Darin liegt nicht nur ein enormes gesundheitliches Problem, sondern auch gesellschaftlicher Sprengstoff. Denn nach dem Ampelplan des israelischen Corona-Koordinators Ronni Gamzu bleiben alle «roten» Bezirke im Lockdown. So hat es auch das Kabinett beschlossen. In fünf ultraorthodoxen Städten und einigen Jerusalemer Stadtvierteln bleiben also die Restriktionen vorerst bis Mittwoch in Kraft. Es ist mit Widerstand von einflussreichen Rabbinern und religiösen Politikern zu rechnen, von deren Unterstützung Netanyahu abhängig ist.
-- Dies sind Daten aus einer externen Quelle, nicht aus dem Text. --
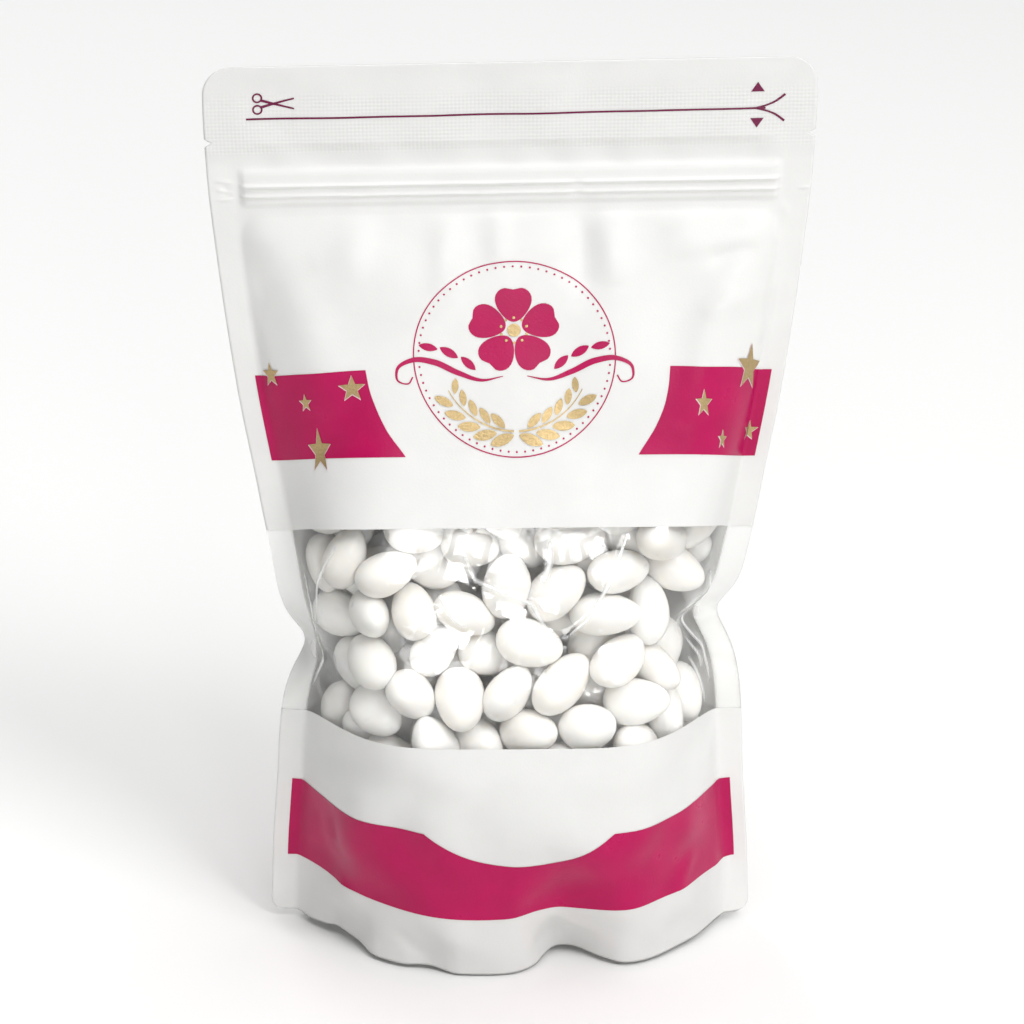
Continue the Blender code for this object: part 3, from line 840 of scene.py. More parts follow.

Ultraorthodoxe Schulen wieder geöffnet
Eindringlich gefordert wird von ihnen auch die Öffnung der Jeschiwot, der Torah-Schulen, während alle anderen Schulen geschlossen bleiben sollen. Das israelische Fernsehen berichtete am Sonntag, entgegen den Vorschriften seien ultraorthodoxe Schulen wieder geöffnet worden.
Wenn Netanyahu jedoch jetzt wie so oft wieder den Forderungen der Ultraorthodoxen nachgibt, dürfte dies die Proteste im säkularen Lager anheizen. Die Lockdown-Lockerungen sind damit für den Premier ein politisch heikles Unterfangen, und es bleibt ein weiter Weg zu gehen: Vom Gesundheitsministerium wurde ein Achtstufenplan für die Öffnung ausgearbeitet, der bis ins nächste Jahr reicht. Und auch Rückschritte sind jederzeit möglich.